The Guides and I continued to collaborate on books until, after publication of my fifteenth one, Bob declared in exasperation: "If you write another book, I'm leaving." I knew the threat was an idle one, but subconsciously it influenced me. Perhaps I should be paying more attention to my husband instead of spreading the teachings of unseen Guides to unknown readers. I seemed unable to start another book. I continued to correspond occasionally with the Guides, but I lacked the inspiration to disseminate it.
        
We moved from Washington, D.C., to Naples, Florida, and life sailed smoothly along until Bob's health began to fail. On a Sunday night, January 31, 1993, I had just slipped into bed when the telephone rang. Lifting the receiver, I listened in stunned silence as a female voice began, "Mrs. Montgomery, I'm sorry to tell you that your husband is gone."
        
"Gone!" I finally found the voice to say.
        
"Yes," the nurse at the nursing home where Bob was a new resident continued, "I checked on him only a short time ago and he seemed all right, but when I went in just now I found him dead. We're not permitted to keep a body here overnight. What arrangements do you want to make?" Thus ended my fifty-seven years of marriage to Bob Montgomery . . . or so it seemed.
        
Strange how the mental processes continue to function almost automatically while the emotional system goes into numbed shock. I called my sister, Margaret Forry, in Indianapolis, and she said she would be on the first available flight. Then I dialed my second cousin, Phil Cunningham, who spends the winter season at a nearby villa, and that wonderful man said he would go immediately to the nursing home and oversee the removal of Bob's body to Hodges Funeral Home. The next morning I went with Phil to identify the remains and supply information for Bob's obituary. Margaret arrived later that day, and after Bob's body was cremated, we held a memorial service with close friends on Friday.
        
Meanwhile, I had managed to perform all the perfunctory tasks: notifying our lawyer, the bank, and Bob's relatives, and meeting with our good friend Ninette Peterson, an ordained minister whom Bob and I had previously chosen to conduct our services if she were available when our time came.
        
Outwardly I was functioning normally.
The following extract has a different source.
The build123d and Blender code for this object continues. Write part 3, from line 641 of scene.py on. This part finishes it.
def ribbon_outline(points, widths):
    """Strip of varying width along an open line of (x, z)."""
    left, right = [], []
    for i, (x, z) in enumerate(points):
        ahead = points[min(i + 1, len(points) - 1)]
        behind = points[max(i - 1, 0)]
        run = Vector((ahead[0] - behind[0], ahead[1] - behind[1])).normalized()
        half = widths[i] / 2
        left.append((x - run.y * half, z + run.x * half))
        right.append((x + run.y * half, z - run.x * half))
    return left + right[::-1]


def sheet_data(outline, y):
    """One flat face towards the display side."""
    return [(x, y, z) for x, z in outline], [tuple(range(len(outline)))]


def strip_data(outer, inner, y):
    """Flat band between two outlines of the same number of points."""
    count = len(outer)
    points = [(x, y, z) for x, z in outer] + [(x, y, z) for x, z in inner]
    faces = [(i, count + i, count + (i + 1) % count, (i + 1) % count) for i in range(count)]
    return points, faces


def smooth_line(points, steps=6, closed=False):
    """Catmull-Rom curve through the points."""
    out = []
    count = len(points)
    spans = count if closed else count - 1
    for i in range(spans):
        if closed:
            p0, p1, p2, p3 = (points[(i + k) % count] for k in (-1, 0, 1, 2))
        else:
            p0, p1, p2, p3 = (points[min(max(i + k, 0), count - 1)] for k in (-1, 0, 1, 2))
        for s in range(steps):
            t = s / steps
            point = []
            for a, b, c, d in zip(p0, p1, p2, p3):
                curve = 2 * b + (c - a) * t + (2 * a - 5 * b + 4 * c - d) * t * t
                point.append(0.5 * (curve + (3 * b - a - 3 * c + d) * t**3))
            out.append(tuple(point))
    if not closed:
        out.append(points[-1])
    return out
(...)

Inwardly I felt like a robot who had been put on automatic pilot. I couldn't cry. I couldn't grieve. As a matter of fact, I dared not grieve, because I was acutely aware of my Guides' warning about that many years before, while writing A Search for the Truth. In a chapter of that book, entitled "The Selfishness of Grief," the Guides detailed how overly grieving survivors keep a loved one Earthbound and thereby retard the spiritual progress of a soul newly crossed into the spirit plane. Bob was the best person I have ever known. He deserved better than a grieving widow who was feeling sorry for herself and moaning about her loss.